I had guilty, rage filled thoughts about those others in my life whom I had not protected from danger. Sometimes child Brenda and thoughts of all the women that I had hurt would become blurred and intermingled and I saw them all as forsaken children lost in a dark wood or tumbling in a whirlwind of lost people as in a William Blake painting I had once seen. I felt such rage at those who would hurt any child, perhaps also feeling a nameless grief for that forgotten hurt child within me.

Rod Madocks - Disjecta Membra image It took four months for Brenda to tell me what happened in the end. How 'Uncle' continued to prey upon her until at the age of fifteen she had met the man whom she was later to marry. It was a timid, conventional, teenage romance yet it gave her resolve and she found the courage to fight him off after five years, refusing him when he tried to corral her and touch her although he blustered and threatened, yet somehow he recognised that his day was done. He left her alone after that and she saw him just once more a year later on a family occasion which she could not avoid. They had stared at each other silently across the crowded room. Shortly after this she told me that she had heard he had been killed in a traffic accident, he just went off the road one night and he was buried on the hilltop cemetery at Wilford within sight of the Clifton estate where she continued to live. She went on caring for her father and she managed somehow to forget those experiences, entombed in a safe, monotonous marriage until, after he died, she found the memories leaching back to torment her.

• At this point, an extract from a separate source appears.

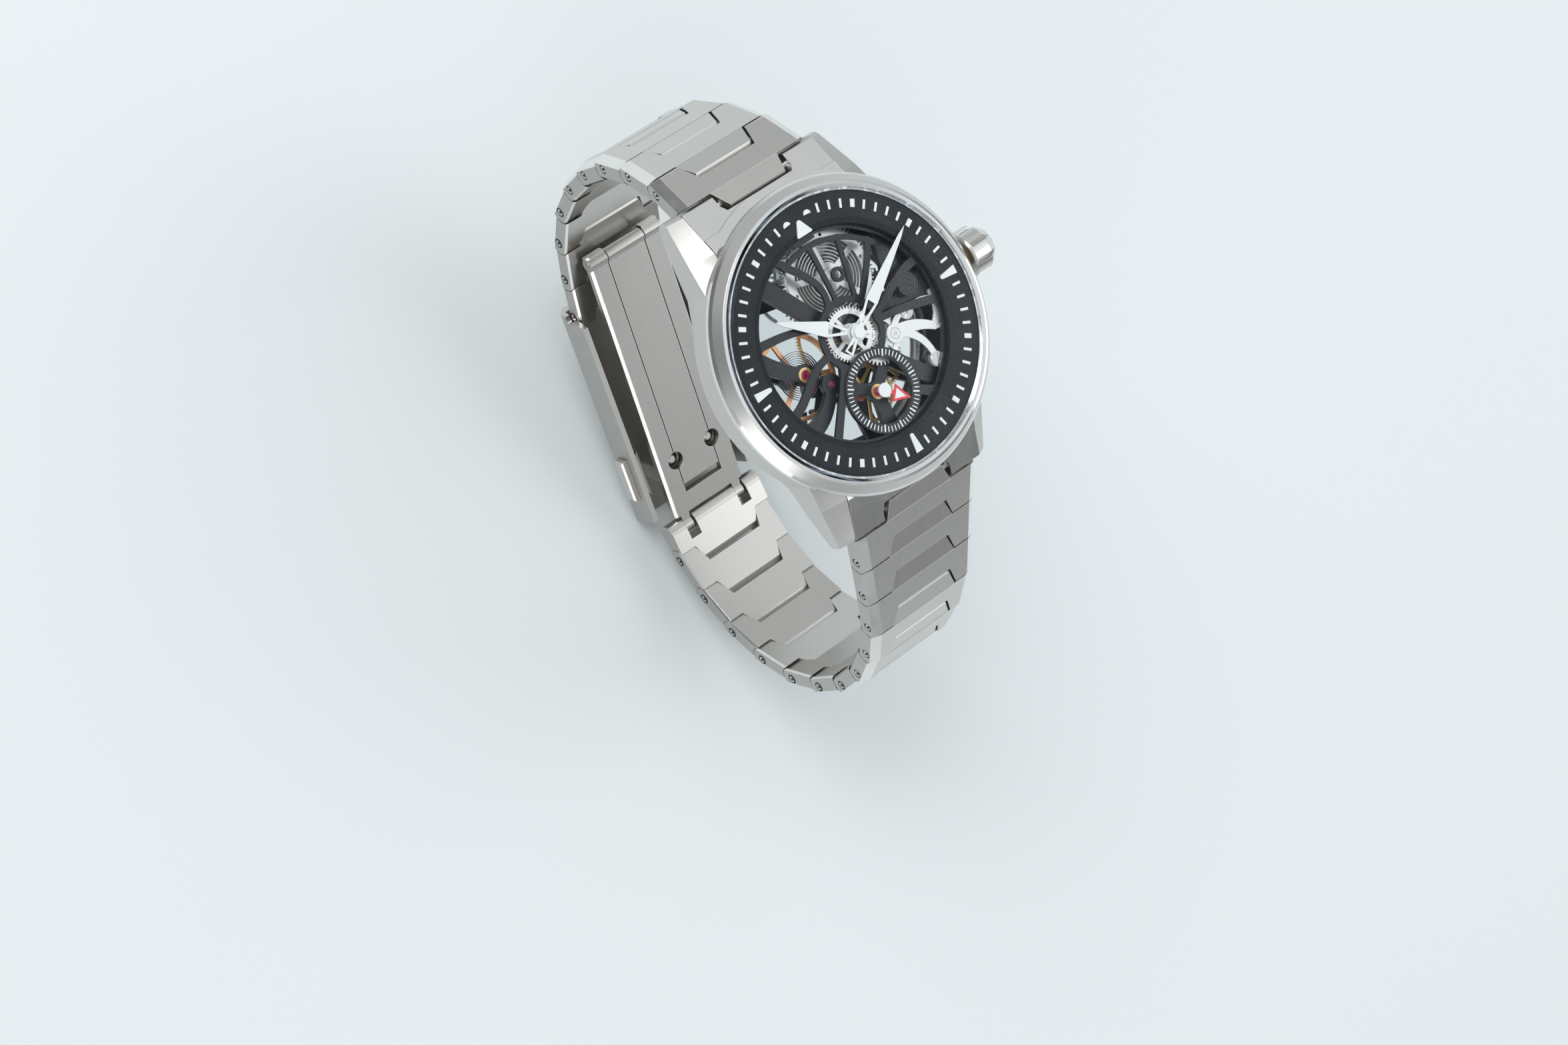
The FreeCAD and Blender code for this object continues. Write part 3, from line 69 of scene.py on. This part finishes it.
# ---------------------------------------------------------------- sizes on the dial, mm
Z_TRACK = 8.8             # plane of the minute marks
TICK_R, TICK_L, TICK_W = 16.0, 1.15, 0.33
DOT_AT, DOT_R = 15.75, 0.546       # half-round dots beside the triangle at 12
SUB_R = (4.25, 4.45, 5.15)         # small seconds marks: inner end of long and short ones, outer end
SUB_W = (0.2, 0.12)                # and their widths
SUB_CENTRE = (0.0, -8.0)  # small seconds
SUB_TOP = 7.97            # face of the small seconds ring
SEC_ANGLE = 132.0         # seconds hand at rest, clockwise from 12
SEC_INFILL = ((0, 3.17), (-0.71, 1.63), (0.71, 1.63))  # window of its triangle, pointing to 12
SEC_FACE = (8.10, 8.17)
PLATE_TOP = 6.55          # dial side of the main plate
BALANCE = (-7.9, -1.3)
JEWELS = [(3.382, -4.773), SUB_CENTRE, (-3.36, -5.90), (-5.23, -4.03), BALANCE]
# drawn end of a bracelet pin, and a dark ring of painted shade in the pin hole: name, material, slot, height
# over the flank, radii, depth, open gap in degrees
PIN_END = [("split_pin", "pin", "titanium", 0.012, 0.22, 0.46, 0.04, 70.0),
           ("pin_hole_shade", "hole", "black_plastic", -0.01, 0.001, 0.72, 0.018, 0.0)]
STUD = [(0, 0), (0.35, 0), (0.35, 0.9), (0.6, 1.0), (0.6, 1.2), (0.45, 1.35), (0, 1.35)]  # radius, height
KEY_DISC = (5.75, -3.0, 7.2)   # round pad of the keyless plate: centre and top
CATCH_BACK, CATCH_X = 9.6, 3.25  # catch studs: distance back from the last clasp pin, and off the middle


# ---------------------------------------------------------------- material nodes
class Shader:
    """A material under construction: its node tree and principled shader, with short helpers."""

    def __init__(self, name, **sockets):
        self.material = bpy.data.materials.new(name)
        self.material.use_nodes = True
        self.tree = self.material.node_tree
        self.tree.nodes.clear()
        self.out = self.node("OutputMaterial")
        self.bsdf = self.node("BsdfPrincipled")
        self.link(self.bsdf.outputs[0], self.out.inputs[0])
        for key, value in sockets.items():
            self.bsdf.inputs[key.replace("_", " ")].default_value = value
        self.object = self.node("TexCoord").outputs["Object"]

    def node(self, kind, **settings):
        n = self.tree.nodes.new("ShaderNode" + kind)
        for key, value in settings.items():
            setattr(n, key, value)
        return n

    def link(self, a, b):
        self.tree.links.new(a, b)

    def noise(self, scale, stretch=(1, 1, 1), detail=3.0, rough=0.55, at=None):
        """Noise with 'scale' features per metre, squeezed along the axes by 'stretch'."""
        place = self.node("Mapping")
        place.inputs["Scale"].default_value = stretch
        self.link(at or self.object, place.inputs["Vector"])
        n = self.node("TexNoise")
        n.inputs["Scale"].default_value = scale
        n.inputs["Detail"].default_value = detail
        n.inputs["Roughness"].default_value = rough
        self.link(place.outputs[0], n.inputs["Vector"])
        return n.outputs["Fac"]

    def fit(self, value, low, high, start=0.3, end=0.7):
        m = self.node("MapRange")
        for key, v in (("From Min", start), ("From Max", end), ("To Min", low), ("To Max", high)):
            m.inputs[key].default_value = v
        self.link(value, m.inputs["Value"])
        return m.outputs[0]

    def blend(self, factor, a, b):
        """Colour a where factor is 0, b where it is 1; a and b are colours or sockets."""
        m = self.node("Mix", data_type="RGBA")
        self.link(factor, m.inputs["Factor"])
        for key, v in ((6, a), (7, b)):
            if isinstance(v, (tuple, list)):
                m.inputs[key].default_value = (*v, 1.0)
            else:
                self.link(v, m.inputs[key])
        return m.outputs[2]

    def radius_about(self, centre):
        """Distance from a Z axis through centre (mm), as a vector along X, for turned surfaces."""
        sub = self.node("VectorMath", operation="SUBTRACT")
        sub.inputs[1].default_value = (centre[0] * MM, centre[1] * MM, 0)
        self.link(self.object, sub.inputs[0])
        flat = self.node("VectorMath", operation="MULTIPLY")
        flat.inputs[1].default_value = (1, 1, 0)
        self.link(sub.outputs[0], flat.inputs[0])
        length = self.node("VectorMath", operation="LENGTH")
        self.link(flat.outputs[0], length.inputs[0])
        pack = self.node("CombineXYZ")
        self.link(length.outputs["Value"], pack.inputs[0])
        return pack.outputs[0]

    def colour(self, socket):
        self.link(socket, self.bsdf.inputs["Base Color"])

    def rough(self, socket):
        self.link(socket, self.bsdf.inputs["Roughness"])

    def bump(self, height, distance, strength=0.5, round_edges=0.0):
        """Surface relief of 'distance' metres, over edges eased by a small radius."""
        b = self.node("Bump")
        b.inputs["Strength"].default_value = strength
        b.inputs["Distance"].default_value = distance
        self.link(height, b.inputs["Height"])
        if round_edges:
            e = self.node("Bevel", samples=4)
            e.inputs["Radius"].default_value = round_edges
            self.link(e.outputs[0], b.inputs["Normal"])
        self.link(b.outputs[0], self.bsdf.inputs["Normal"])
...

How disappointed I was! To think that this hateful man had escaped vengeance, and was now lying in the city of the dead, under the rook-infested beeches at Wilford Hill. How I wanted to dig him up, kick his wizened head, drag him and expose him that homunculus. I hid my disappointment from Brenda, realising that she had somehow transferred her anger onto me. I had been willing to incorporate 'Uncle' into my list of those who should be punished, but she had not been annihilated by her past, nor yet had she been cured by telling her story. She would always be damaged but somehow still burning a light in the darkness. She had survived 'Uncle' and she had survived me as her therapist. She gravely expressed her thanks to me. I, who had ministered conscientiously to her like a priest without a faith and who had played out the therapy to the end thanked her in return. I fancied that there was a twinkle of humour for the first time in her blurry face when we said goodbye and I noticed with surprise what a pretty, green colour her eyes were as we came near to each other for the only time and touched our hands together very lightly. She thanking me for listening and I wished her well but I also silently thanked her for releasing me so easily.